First and foremost, Hamilton's passionate and prideful citizens are not only willing to engage, they are chomping at the bit! To successfully engage with Hamiltonians, however, City Council (and those who are contracted by the City) could take a few lessons from the unwritten rules of the Twitterverse (after all, one little tweet did trigger one big mess):
Lesson 1: Practice active listening. Though difficult and requiring much more energy, the ability to not only hear but listen can go a long way.
Lesson 2: Engage in a two-way conversation. Simply pushing out one's own agenda onto others will not win any favours.
Lesson 3: True dialogue takes time. Don't get frustrated early on. Stick it out, keep listening, and you'll find that in time you can make some incredible progress.

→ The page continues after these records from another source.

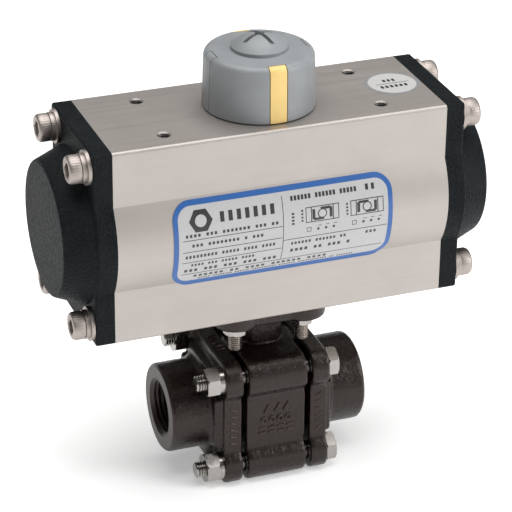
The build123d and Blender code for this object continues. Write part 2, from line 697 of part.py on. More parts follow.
def make_valve_end():
    """The +X end piece: flange, collar, threaded hub and the register that enters the body."""
    flange = extrude_x(Pos(0, FLOW_Z) * casting_outline(), FLANGE_INNER_X, FLANGE_OUTER_X)
    faces = flange.faces().filter_by(Axis.X)
    flange = chamfer([edge for face in faces for edge in face.outer_wire().edges()], 0.5)
    collar = extrude_x(Pos(0, FLOW_Z) * collar_outline(), FLANGE_OUTER_X, COLLAR_X)
    collar = chamfer(collar.faces().sort_by(Axis.X)[-1].outer_wire().edges(), 0.8)
    hub = Cylinder(HUB_R, HUB_END_X - FLANGE_OUTER_X)
    hub = chamfer(hub.faces().sort_by(Axis.Z)[-1].edges(), 0.7)
    hub = Pos((HUB_END_X + FLANGE_OUTER_X) / 2, 0, FLOW_Z) * along_x(hub)
    root = Pos(COLLAR_X + 0.7, 0, FLOW_Z) * along_x(Cone(HUB_R + 1.4, HUB_R, 1.4))
    end = flange + collar + hub + root
    end += rod_x(REGISTER_R, BODY_HALF_X, FLANGE_INNER_X, 0, FLOW_Z)
    end += rod_x(12.85, 9.3, BODY_HALF_X, 0, FLOW_Z)
    cuts = [rod_x(FLOW_R, 9, HUB_END_X, 0, FLOW_Z)]
    cuts.append(rod_x(11.85, 9, 11.45, 0, FLOW_Z))
    cuts.append(rod_x(PORT_R, HUB_END_X - PORT_DEPTH, HUB_END_X + 1, 0, FLOW_Z))
    mouth = Cone(PORT_R, PORT_R + PORT_CHAMFER, PORT_CHAMFER)
    cuts.append(Pos(HUB_END_X - PORT_CHAMFER / 2, 0, FLOW_Z) * along_x(mouth))
    cuts += bolt_holes(9, COLLAR_X + 1)
    return end - cuts


# ---- valve internals ----------------------------------------------------------------

def make_ball():
    ball = Pos(0, 0, FLOW_Z) * Sphere(BALL_R)
    slot = block(-BALL_R, BALL_R, -2.3, 2.3, FLOW_Z + 9.3, FLOW_Z + BALL_R + 1)
    return ball - rod_y(FLOW_R, -BALL_R - 1, BALL_R + 1, 0, FLOW_Z) - slot


def seat_ring():
    """Ring turned about X, its inner front corner hollowed to the ball."""
    inner, outer, front, back = 7.7, 11.8, 7.4, 11.4
    sphere_r = BALL_R + SLIP
    square = Pos((front + back) / 2, (inner + outer) / 2) * Rectangle(back - front, outer - inner)
    section = square - Circle(sphere_r)
    return Pos(0, 0, FLOW_Z) * revolve(section, Axis.X)


def body_seal():
    return tube_x(14.45, 12.9, 9.05, 11.25, 0, FLOW_Z)


def make_valve_stem():
    stem = rod_z(STEM_R, 38.3, STEM_TOP_Z)
    above = square_bar(STEM_SQUARE, 67.0, STEM_TOP_Z + 1) + rod_z(STEM_R, 38, 67.0)
    stem = stem & above
    stem += rod_z(CHAMBER_R, 38.3, 40.8)
    stem += block(-4.5, 4.5, -2.2, 2.2, 34.0, 38.4) & rod_z(4.6, 33, 39)
    groove = tube_z(STEM_R + 1, 4.6, 44.0, 46.2)
    return stem - groove


def stem_packing():
    rings = []
    for step in range(3):
        low = 49.9 + 2.25 * step
        rings.append(tube_z(CHAMBER_R - 0.04, STEM_R + SLIP, low, low + 2.15))
    return group(rings)


def belleville_washers():
    """Two dished washers, the second one upside down on the first."""
    inner, outer = STEM_R + 0.15, CHAMBER_R - 0.1
    rise, thick = 0.45, 0.6
    section = [(inner, rise), (outer, 0), (outer, thick), (inner, rise + thick)]
    dish = revolve(Plane.XZ * make_face(Polyline(*section, close=True)), Axis.Z)
    lower = Pos(0, 0, 60.35) * dish
    upper = Pos(0, 0, 60.35 + 2 * (rise + thick) + 0.02) * Rot(180, 0, 0) * dish
    return group([lower, upper])


def gland_ring():
    return tube_z(CHAMBER_R - 0.05, STEM_R + SLIP, 56.7, 60.3)


def gland_nut():
    return Pos(0, 0, 62.75) * hex_nut(16.0, STEM_R + SLIP, 3.7)


def gland_lock_washer():
    low = 66.6
    return rod_z(8.0, low, low + 0.8) - rod_z(STEM_R + 0.1, low - 1, low + 2)


def centring_ring():
    return tube_z(SPIGOT_R - 0.05, 10.5, ACT_BASE_Z - 1.7, ACT_BASE_Z + 2.0)


def drive_sleeve():
    """Square bush that fits the valve's stem to the larger square of the pinion."""
    low = ACT_BASE_Z
    sleeve = square_bar(DRIVE_SQUARE - 0.06, low, low + 14.5)
    hole = square_bar(STEM_SQUARE + 0.06, low - 1, low + 16) & rod_z(STEM_R + SLIP, low - 1, low + 16)
    return sleeve - hole


# ---- fasteners of the valve ---------------------------------------------------------

def body_bolts():
    head_x = FLANGE_OUTER_X
    length = head_x - BOLT_TIP_X
    thread = 14.0
    bolt = hex_nut(10.0, 0.01, 4.0) + rod_z(BOLT_R, -length + thread, 1)
    bolt += screw_thread(BOLT_R, 1.0, -length, -length + thread)
    placed = [Pos(head_x, y, FLOW_Z + z) * along_x(bolt) for y, z in corners(BOLT_OFFSET, BOLT_OFFSET)]
    return group(placed)


def on_left_of_flange(piece, gap):
    """Four copies of a piece drawn along +Z, on the -X flange and pointing away from it."""
    placed = []
    for y, z in corners(BOLT_OFFSET, BOLT_OFFSET):
        placed.append(Pos(-FLANGE_OUTER_X - gap, y, FLOW_Z + z) * Rot(0, -90, 0) * piece)
    return group(placed)


def at_studs(piece, z):
    return group([Pos(x, y, z) * piece for x, y in corners(STUD_OFFSET, STUD_OFFSET)])


def mounting_stud():
    thread_top = PAD_BOTTOM_Z - 0.5
    return screw_thread(STUD_R, 0.8, 51.6, thread_top) + rod_z(STUD_R, thread_top, ACT_BASE_Z + 9)


# ---- the assembly -------------------------------------------------------------------

def build_parts():
    right_cap = make_end_cap()
    right_piston = make_piston()
    right_end = make_valve_end()
    plate_x = BODY_HALF_LENGTH + CAP_PLATE
    flat_washer = tube_z(6.1, 3.2, 0, FLAT_WASHER)
    mount_washer = split_washer(4.4, 2.65, MOUNT_WASHER)
    return {
        "actuator_body": make_actuator_body(),
        "end_cap_right": right_cap,
        "end_cap_left": left_of(right_cap),
        "end_cap_seal_right": cap_seal(),
        "end_cap_seal_left": left_of(cap_seal()),
        "end_cap_washers": at_cap_screws(flat_washer, plate_x),
        "end_cap_lock_washers": at_cap_screws(split_washer(5.1, 3.15, SPRING_WASHER),
                                              plate_x + FLAT_WASHER),
        "end_cap_screws": at_cap_screws(cap_screw(), plate_x + FLAT_WASHER + SPRING_WASHER),
        "pinion": make_pinion(),
        "pinion_lower_bearing": lower_bearing(),
        "pinion_upper_bearing": upper_bearing(),
        "pinion_lower_seal": lower_shaft_seal(),
        "pinion_upper_seal": upper_shaft_seal(),
        "inner_thrust_washer": inner_thrust_washer(),
        "outer_thrust_washer": tube_z(11.5, 8.0 + SLIP, ACT_TOP_Z + 0.05, ACT_TOP_Z + 1.15),
        "circlip_washer": tube_z(11.5, 8.0 + SLIP, ACT_TOP_Z + 1.2, ACT_TOP_Z + 2.15),
        "circlip": circlip(),
        "piston_right": right_piston,
        "piston_left": turned(right_piston),
        "piston_seal_right": piston_seal(),
        "piston_seal_left": left_of(piston_seal()),
        "piston_guide_ring_right": piston_guide_ring(),
        "piston_guide_ring_left": left_of(piston_guide_ring()),
        "piston_pad_right": piston_pad(),
        "piston_pad_left": turned(piston_pad()),
        "indicator_base_ring": indicator_base_ring(),
        "indicator_cap": make_indicator_cap(),
        "indicator_stripes": indicator_inserts(0),
        "indicator_blanks": indicator_inserts(90),
        "indicator_screw": make_indicator_screw(),
        "name_label": make_name_label(),
        "inspection_sticker": inspection_sticker(),
        "centring_ring": centring_ring(),
        "drive_sleeve": drive_sleeve(),
        "valve_body": make_valve_body(),
        "valve_end_right": right_end,
        "valve_end_left": left_of(right_end),
        "ball": make_ball(),
        "seat_right": seat_ring(),
        "seat_left": left_of(seat_ring()),
        "body_seal_right": body_seal(),
        "body_seal_left": left_of(body_seal()),
        "valve_stem": make_valve_stem(),
        "stem_thrust_washer": tube_z(CHAMBER_R, STEM_R + SLIP, 40.85, 41.95),
        "stem_seal": o_ring_z(0.67, 5.27, 45.1),
        "stem_packing": stem_packing(),
        "gland_ring": gland_ring(),
        "belleville_washers": belleville_washers(),
        "gland_nut": gland_nut(),
        "gland_lock_washer": gland_lock_washer(),
        "body_bolts": body_bolts(),
        "body_lock_washers": on_left_of_flange(split_washer(5.1, 3.1, SPRING_WASHER), 0),
        "body_nuts": on_left_of_flange(hex_nut(10.0, BOLT_R + SLIP, 5.0), SPRING_WASHER),
        "mounting_studs": at_studs(mounting_stud(), 0),
        "mounting_washers": at_studs(mount_washer, PAD_BOTTOM_Z - MOUNT_WASHER),
        "mounting_nuts": at_studs(hex_nut(8.0, STUD_R + SLIP, MOUNT_NUT),
                                  PAD_BOTTOM_Z - MOUNT_WASHER - MOUNT_NUT),
    }


os.makedirs("parts", exist_ok=True)
for node, shape in build_parts().items():
    export_step(shape, f"parts/{node}.step")
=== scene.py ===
"""Looks of the pneumatic actuated valve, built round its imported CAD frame. Metres throughout."""
import json
import math

import bmesh
import bpy
from mathutils import Matrix, Vector, noise


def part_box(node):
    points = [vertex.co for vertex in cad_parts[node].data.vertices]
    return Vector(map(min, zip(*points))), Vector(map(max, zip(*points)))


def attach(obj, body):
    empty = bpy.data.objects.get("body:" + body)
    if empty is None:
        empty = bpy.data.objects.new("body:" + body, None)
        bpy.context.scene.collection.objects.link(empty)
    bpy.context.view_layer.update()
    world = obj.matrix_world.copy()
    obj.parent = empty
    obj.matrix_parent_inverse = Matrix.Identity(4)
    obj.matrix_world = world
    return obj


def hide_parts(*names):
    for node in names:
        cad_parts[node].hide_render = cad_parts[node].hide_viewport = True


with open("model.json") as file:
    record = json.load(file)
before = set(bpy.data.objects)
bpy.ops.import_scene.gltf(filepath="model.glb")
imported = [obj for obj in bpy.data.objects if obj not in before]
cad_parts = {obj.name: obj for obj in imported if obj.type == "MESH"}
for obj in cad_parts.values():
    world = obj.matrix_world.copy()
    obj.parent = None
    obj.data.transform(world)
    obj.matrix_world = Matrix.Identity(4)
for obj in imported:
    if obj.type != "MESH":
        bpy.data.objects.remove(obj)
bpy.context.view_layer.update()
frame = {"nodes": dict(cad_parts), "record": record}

MM = 0.001
NODES = frame["nodes"]

# places read from the frame
BODY_LOW, BODY_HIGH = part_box("actuator_body")
TOP_Z = BODY_HIGH.z
BORE_Z = (BODY_LOW.z + BODY_HIGH.z) / 2
HUB_LOW, HUB_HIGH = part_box("valve_end_right")
FLOW_Z = (HUB_LOW.z + HUB_HIGH.z) / 2
HUB_END_X = HUB_HIGH.x


# ---- camera, light and floor --------------------------------------------------------

SENSOR = 36.0
LENS = 174.7
CAMERA_TURN = math.radians(-20.912)
CAMERA_RISE = math.radians(27.095)
CAMERA_ROLL = math.radians(0.695)
CAMERA_DISTANCE = 867.57 * MM
AIM_RIGHT = -0.89 * MM
AIM_UP = -53.615 * MM


def view_axes():
    """Right, up and back directions of the camera."""
    a, e, r = CAMERA_TURN, CAMERA_RISE, CAMERA_ROLL
    back = Vector((math.sin(a) * math.cos(e), -math.cos(a) * math.cos(e), math.sin(e)))
    level = Vector((math.cos(a), math.sin(a), 0))
    plumb = back.cross(level)
    right = math.cos(r) * level + math.sin(r) * plumb
    return right, back.cross(right), back


def add_camera():
    right, up, back = view_axes()
    data = bpy.data.cameras.new("camera")
    data.sensor_width = SENSOR
    data.lens = LENS
    data.clip_start = 0.05
    camera = bpy.data.objects.new("camera", data)
    bpy.context.scene.collection.objects.link(camera)
    aim = Vector((0, 0, TOP_Z)) + AIM_RIGHT * right + AIM_UP * up
    place = aim + CAMERA_DISTANCE * back
    turn = Matrix((right, up, back)).transposed().to_4x4()
    camera.matrix_world = Matrix.Translation(place) @ turn
    bpy.context.scene.camera = camera


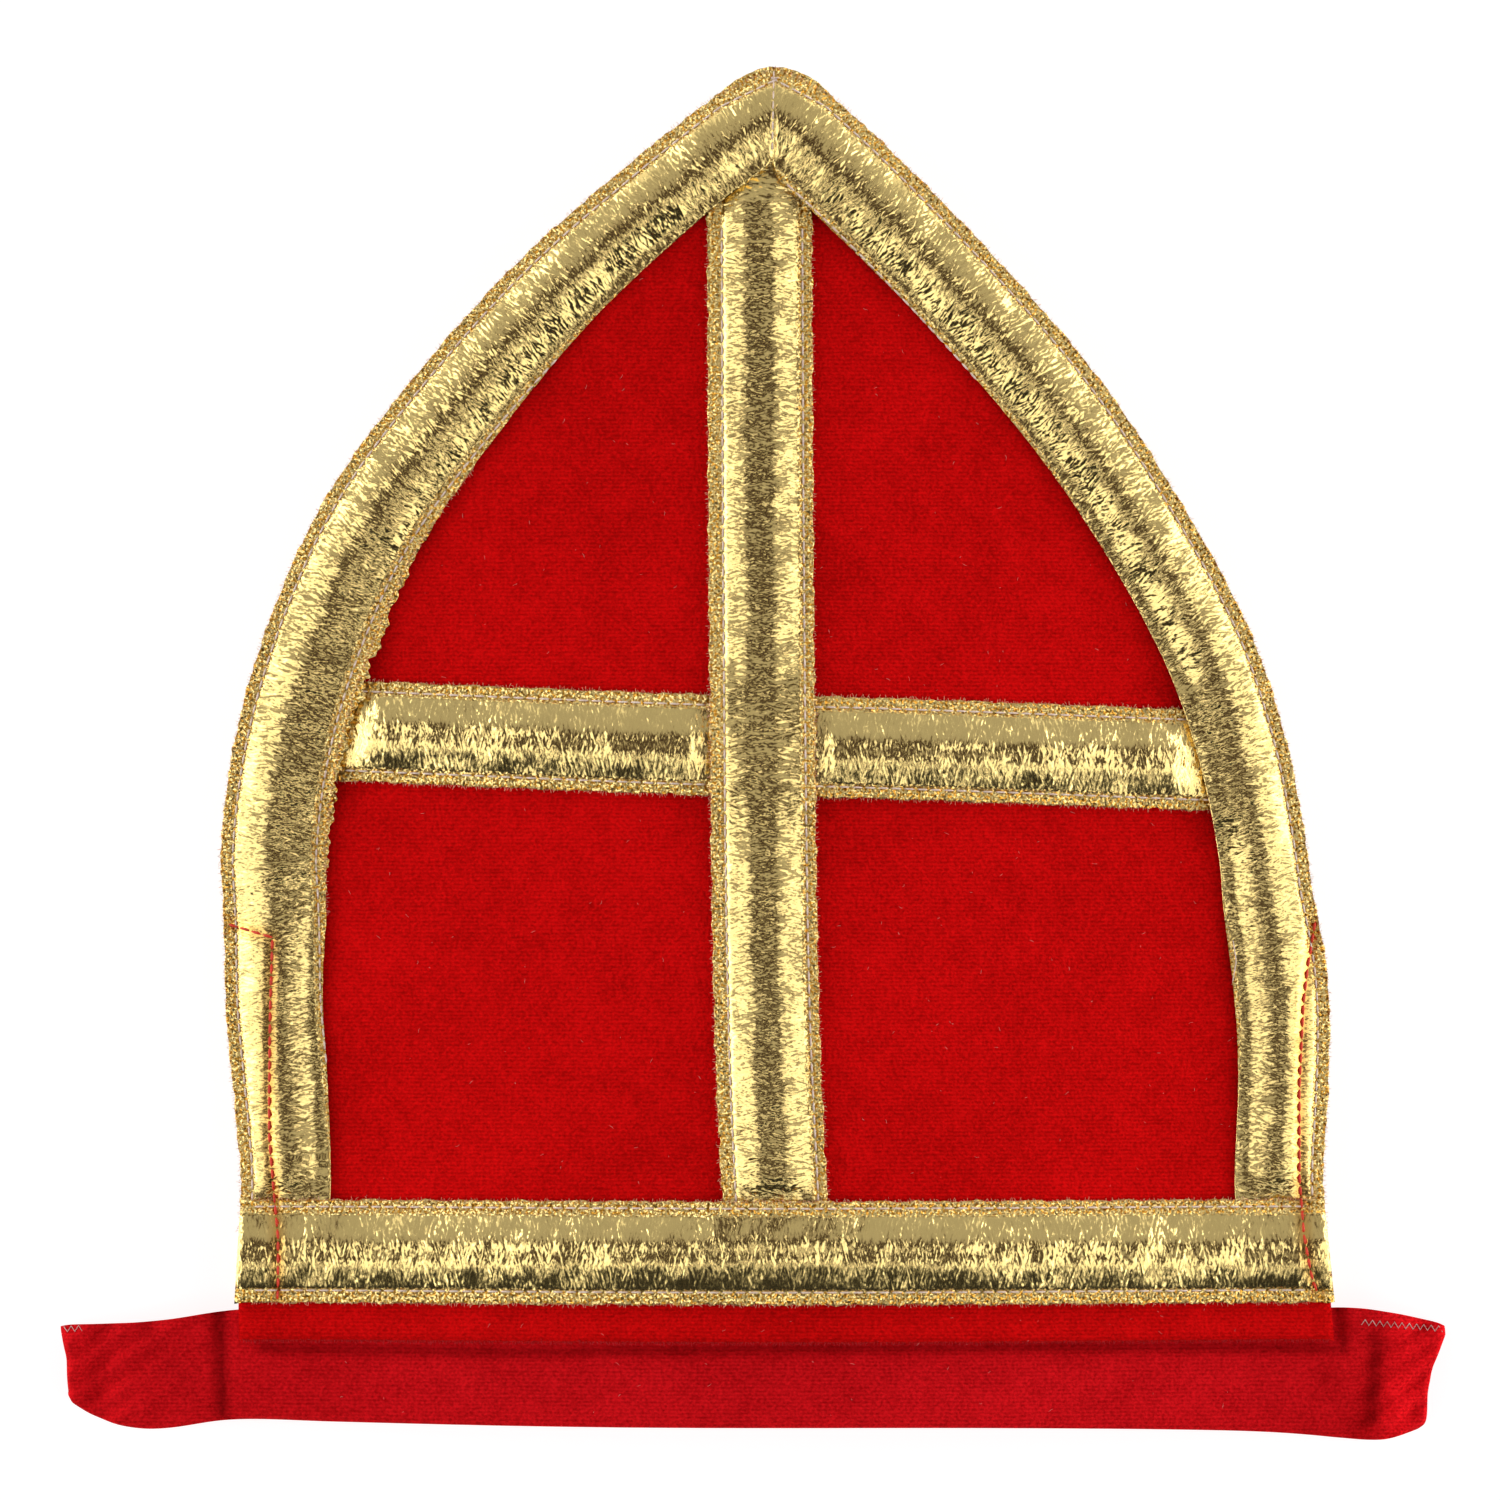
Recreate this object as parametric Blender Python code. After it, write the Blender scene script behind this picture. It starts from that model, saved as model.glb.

Lesson 4: Know that screwing up is part of the process. Knowing when to say sorry - and how to say it - is too.
Lesson 5: Be genuine and treat everyone with respect. That goes for all of us.
It's been an interesting week to be a Hamiltonian, and it's only Thursday! Already, we've seen an incredibly good idea at heart - to engage directly with Hamiltonians - fall apart due to poor planning, a lackluster apology, and a passionate citizenry who collectively called a spade a spade.
In the wake of this fiasco, though, the silver linings are already starting to show loud and clear. We've seen the power of social media wake up an entire city to demand better from our representatives. Already, some of those representatives have stepped up to their leadership roles in response.
Overall, we've collectively engaged in a meaningful dialogue, demanding to be treated with respect, and also serving notice that we care about our city and are begging to be listened to.
The passion is there, the ideas are there, and the opportunity has presented itself for the City to step up, take ownership of this fiasco, and start truly listening to the citizens who live, work, and play in our Hamilton.